Instructions for the task:
Can you find the lines of the listing that include "before" and copy every one?

Provided material:
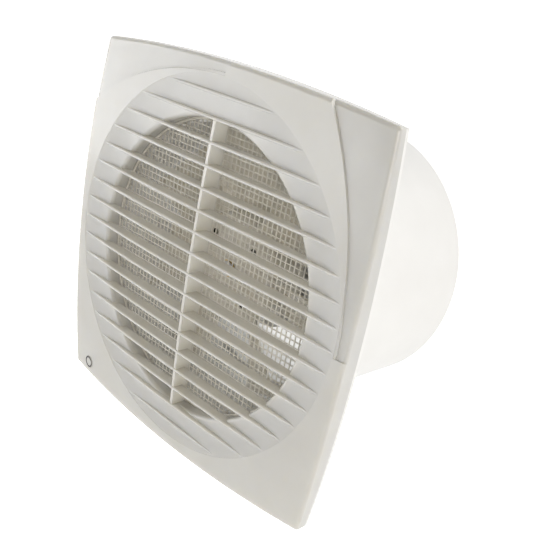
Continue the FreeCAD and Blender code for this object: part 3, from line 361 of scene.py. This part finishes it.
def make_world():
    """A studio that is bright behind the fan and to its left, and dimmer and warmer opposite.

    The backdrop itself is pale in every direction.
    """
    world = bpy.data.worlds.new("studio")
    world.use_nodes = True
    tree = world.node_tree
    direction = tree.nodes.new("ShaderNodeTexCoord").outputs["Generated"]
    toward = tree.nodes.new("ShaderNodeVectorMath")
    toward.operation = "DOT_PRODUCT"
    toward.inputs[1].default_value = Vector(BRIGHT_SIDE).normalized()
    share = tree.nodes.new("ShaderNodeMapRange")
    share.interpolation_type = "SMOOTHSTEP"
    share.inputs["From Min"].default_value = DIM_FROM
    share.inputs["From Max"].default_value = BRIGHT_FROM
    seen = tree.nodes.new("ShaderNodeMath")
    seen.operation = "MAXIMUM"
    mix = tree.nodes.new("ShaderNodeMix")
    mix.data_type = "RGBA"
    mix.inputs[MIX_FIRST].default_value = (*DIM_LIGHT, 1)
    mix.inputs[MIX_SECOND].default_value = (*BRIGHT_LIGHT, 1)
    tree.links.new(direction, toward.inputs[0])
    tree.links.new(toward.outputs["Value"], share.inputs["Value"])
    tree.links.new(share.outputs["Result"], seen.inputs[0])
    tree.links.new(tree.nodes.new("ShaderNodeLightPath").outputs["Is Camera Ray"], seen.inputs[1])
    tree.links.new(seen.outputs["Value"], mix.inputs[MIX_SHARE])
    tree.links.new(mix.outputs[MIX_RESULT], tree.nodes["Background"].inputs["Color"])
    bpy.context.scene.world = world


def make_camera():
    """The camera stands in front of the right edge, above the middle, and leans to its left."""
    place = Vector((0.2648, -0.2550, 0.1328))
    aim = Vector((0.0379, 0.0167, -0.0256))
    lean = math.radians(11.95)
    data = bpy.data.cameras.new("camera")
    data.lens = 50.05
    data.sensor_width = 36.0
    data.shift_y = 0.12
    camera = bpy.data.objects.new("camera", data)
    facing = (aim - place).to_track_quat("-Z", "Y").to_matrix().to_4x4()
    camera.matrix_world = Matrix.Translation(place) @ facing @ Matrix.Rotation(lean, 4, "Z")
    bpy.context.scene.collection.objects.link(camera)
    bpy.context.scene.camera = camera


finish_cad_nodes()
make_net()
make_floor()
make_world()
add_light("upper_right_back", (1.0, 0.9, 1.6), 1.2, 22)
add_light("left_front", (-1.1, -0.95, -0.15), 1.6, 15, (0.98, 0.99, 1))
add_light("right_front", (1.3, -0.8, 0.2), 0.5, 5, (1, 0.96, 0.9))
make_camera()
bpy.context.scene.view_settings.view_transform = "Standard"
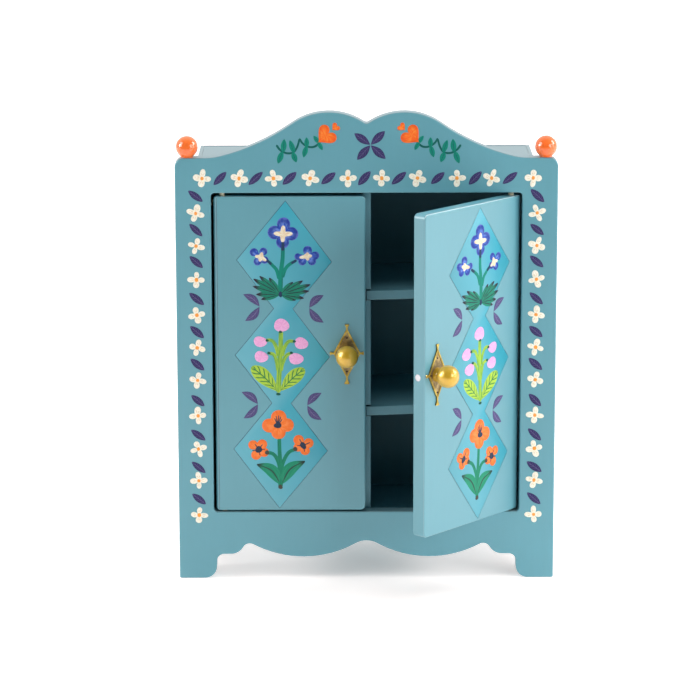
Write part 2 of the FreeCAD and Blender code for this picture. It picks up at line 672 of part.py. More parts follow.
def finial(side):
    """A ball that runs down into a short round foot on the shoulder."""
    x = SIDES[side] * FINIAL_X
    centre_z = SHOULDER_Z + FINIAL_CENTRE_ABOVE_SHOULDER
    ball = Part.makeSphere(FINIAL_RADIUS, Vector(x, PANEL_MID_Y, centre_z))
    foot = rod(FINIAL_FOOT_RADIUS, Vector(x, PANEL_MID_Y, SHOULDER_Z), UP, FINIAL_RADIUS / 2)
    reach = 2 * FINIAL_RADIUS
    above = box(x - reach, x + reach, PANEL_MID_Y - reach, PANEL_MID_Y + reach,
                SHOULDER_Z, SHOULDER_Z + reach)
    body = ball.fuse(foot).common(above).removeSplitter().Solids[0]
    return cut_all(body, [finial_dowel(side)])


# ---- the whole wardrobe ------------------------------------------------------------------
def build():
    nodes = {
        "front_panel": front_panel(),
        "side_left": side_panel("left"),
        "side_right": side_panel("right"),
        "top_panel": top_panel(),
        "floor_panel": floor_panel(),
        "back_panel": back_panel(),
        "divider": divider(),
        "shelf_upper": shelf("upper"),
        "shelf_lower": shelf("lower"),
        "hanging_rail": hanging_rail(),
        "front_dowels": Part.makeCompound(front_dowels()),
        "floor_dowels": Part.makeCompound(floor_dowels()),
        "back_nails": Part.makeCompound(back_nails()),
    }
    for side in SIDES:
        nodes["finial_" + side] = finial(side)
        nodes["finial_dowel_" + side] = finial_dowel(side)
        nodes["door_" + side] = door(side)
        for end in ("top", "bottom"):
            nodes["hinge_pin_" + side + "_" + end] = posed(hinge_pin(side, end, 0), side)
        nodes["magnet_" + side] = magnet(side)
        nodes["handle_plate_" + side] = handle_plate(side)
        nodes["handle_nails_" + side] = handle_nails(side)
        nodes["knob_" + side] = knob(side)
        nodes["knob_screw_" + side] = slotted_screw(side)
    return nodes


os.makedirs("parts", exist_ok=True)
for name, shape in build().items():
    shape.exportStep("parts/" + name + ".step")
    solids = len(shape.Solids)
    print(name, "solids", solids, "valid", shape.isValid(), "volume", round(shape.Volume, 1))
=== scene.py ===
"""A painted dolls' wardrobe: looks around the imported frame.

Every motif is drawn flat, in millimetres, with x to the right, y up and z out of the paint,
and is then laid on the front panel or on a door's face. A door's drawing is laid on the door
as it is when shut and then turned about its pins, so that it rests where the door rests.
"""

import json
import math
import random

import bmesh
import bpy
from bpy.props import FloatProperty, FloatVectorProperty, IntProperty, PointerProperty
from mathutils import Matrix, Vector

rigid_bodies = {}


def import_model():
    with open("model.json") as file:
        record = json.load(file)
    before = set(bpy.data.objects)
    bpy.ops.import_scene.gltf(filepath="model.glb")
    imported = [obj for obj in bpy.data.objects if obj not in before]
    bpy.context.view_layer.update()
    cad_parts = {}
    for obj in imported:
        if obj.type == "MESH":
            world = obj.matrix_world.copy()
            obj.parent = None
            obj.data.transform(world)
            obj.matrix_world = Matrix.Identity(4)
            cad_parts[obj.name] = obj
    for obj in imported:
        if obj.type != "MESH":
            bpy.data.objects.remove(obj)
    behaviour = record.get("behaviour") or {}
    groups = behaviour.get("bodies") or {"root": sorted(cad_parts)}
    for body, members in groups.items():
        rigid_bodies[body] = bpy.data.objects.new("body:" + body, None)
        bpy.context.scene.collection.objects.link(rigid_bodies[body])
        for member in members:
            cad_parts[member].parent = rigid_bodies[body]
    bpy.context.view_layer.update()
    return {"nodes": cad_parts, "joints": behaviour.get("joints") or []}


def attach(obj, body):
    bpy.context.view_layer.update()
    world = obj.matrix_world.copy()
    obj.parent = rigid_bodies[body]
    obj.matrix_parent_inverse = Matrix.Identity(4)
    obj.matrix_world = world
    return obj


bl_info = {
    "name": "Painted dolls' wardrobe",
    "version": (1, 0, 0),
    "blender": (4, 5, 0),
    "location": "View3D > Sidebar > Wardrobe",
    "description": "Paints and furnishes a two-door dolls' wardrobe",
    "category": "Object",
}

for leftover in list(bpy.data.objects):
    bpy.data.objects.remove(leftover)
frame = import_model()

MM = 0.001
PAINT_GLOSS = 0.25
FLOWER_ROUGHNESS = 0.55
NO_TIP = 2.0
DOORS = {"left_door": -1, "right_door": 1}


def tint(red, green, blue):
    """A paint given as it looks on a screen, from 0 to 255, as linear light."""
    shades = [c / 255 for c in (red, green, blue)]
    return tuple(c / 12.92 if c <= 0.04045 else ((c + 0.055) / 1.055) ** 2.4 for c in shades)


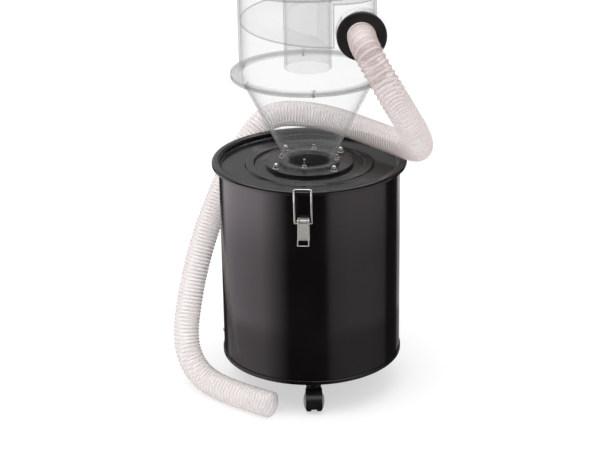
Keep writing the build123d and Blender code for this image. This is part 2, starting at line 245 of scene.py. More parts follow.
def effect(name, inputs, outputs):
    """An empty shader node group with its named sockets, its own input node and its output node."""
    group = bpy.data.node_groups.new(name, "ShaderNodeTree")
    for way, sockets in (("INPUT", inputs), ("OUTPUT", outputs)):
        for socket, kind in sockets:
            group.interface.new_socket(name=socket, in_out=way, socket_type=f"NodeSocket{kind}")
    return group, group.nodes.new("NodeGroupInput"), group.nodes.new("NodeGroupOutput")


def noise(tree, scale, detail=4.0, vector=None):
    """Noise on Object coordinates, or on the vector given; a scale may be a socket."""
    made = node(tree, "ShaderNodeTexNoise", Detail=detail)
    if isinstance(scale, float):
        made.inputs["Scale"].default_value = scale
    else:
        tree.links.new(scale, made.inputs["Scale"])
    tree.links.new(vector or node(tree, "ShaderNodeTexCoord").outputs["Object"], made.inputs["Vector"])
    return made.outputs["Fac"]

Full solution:
    before = set(bpy.data.objects)
    imported = [obj for obj in bpy.data.objects if obj not in before]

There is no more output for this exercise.